En 1941 se dijo que desde sus días veracruzanos, Felícitas entró en la práctica de abortos y de venta de niños. Los reporteros insistieron en que ahí estaba el origen de su vocación criminal, que ejercía en sus habitaciones de la calle de Salamanca, a donde la visitaban damas en apuros, deseosas de liberarse de un embarazo, o no deseado, o que ponía en peligro “su honor”, condenándolas al desprestigio público y a no lograr un “matrimonio adecuado”.

Las declaraciones de la mujer electrizaban a los lectores de periódicos. Afirmó que llegaban a ella mujeres con problemas de embarazos o con sangrados terribles, y ella las ayudaba. Parecía que en esto había una cierta defensa de sus actividades, que, desde luego, el juicio popular descalificó.

Se apresó a un plomero, Salvador Martínez Nieves, que se encargaba de arreglar el caño de Salamanca 9 cuando las actividades de Felícitas tapaban el drenaje. Admitió ser cómplice de la mujer, porque recibía una buena paga por su trabajo y por ser discreto. Las revelaciones del plomero solamente consolidaron el juicio brutal contra la partera.

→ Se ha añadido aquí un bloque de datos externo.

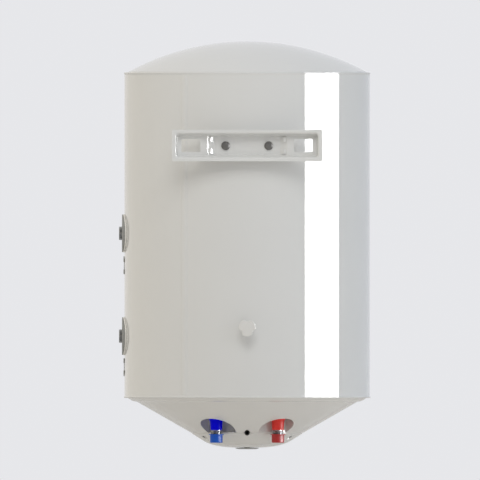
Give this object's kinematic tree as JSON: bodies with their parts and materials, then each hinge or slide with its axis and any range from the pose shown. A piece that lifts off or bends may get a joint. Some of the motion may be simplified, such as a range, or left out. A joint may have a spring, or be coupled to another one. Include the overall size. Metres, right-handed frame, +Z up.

Hubo audaces que calcularon en más de 100 los abortos practicados y los niños asesinados por Felícitas. Pero lo cierto es que el juez que la procesó no pudo condenarla por esos delitos, porque carecía de pruebas. La acusación de aborto no se pudo demostrar por falta del cuerpo del delito. Tampoco se pudo detener a mujeres, justo en el momento de que Felícitas las atendiera, ni datos concretos acerca de las decenas de niños muertos que la prensa aseguraba. De hecho, el único delito por el que se pudo condenar a aquella mujer fue el de violación a las leyes de inhumación, y como la pena máxima era de seis meses de prisión, Felícitas Sánchez Aguillón pudo salir al pagar una fianza de 600 pesos.

Desde luego, el escándalo no amainó. Para Felícitas, la vida se había terminado. A dondequiera que fuera seguiría siendo la Descuartizadora, la Ogresa.

Prefirió el suicidio.

Una redada

A las pocas semanas del escándalo de la Descuartizadora, la policía detectó un consultorio médico donde se practicaban abortos. Sin vacilar, acudió a Isabel la Católica 88, para detener al doctor Manuel González de la Vega, a su personal, y a las 20 pacientes que hacían antesala. Aunque la prensa continuó el juicio moral que había emprendido contra Felícitas, las cosas fueron distintas. Entre las pacientes del médico había víctimas de violación, o mujeres cuyo embarazo ponía su vida en peligro, y estaban en el consultorio incluso con el apoyo de sus maridos. La buena fama profesional del médico González de la Vega y los detalles de cada uno de los casos diluyó el escándalo. Pudo el galeno rehacer su vida, pagando una multa de tres mil pesos. Felícitas Sánchez jamás dejó de ser la Descuartizadora de la Roma.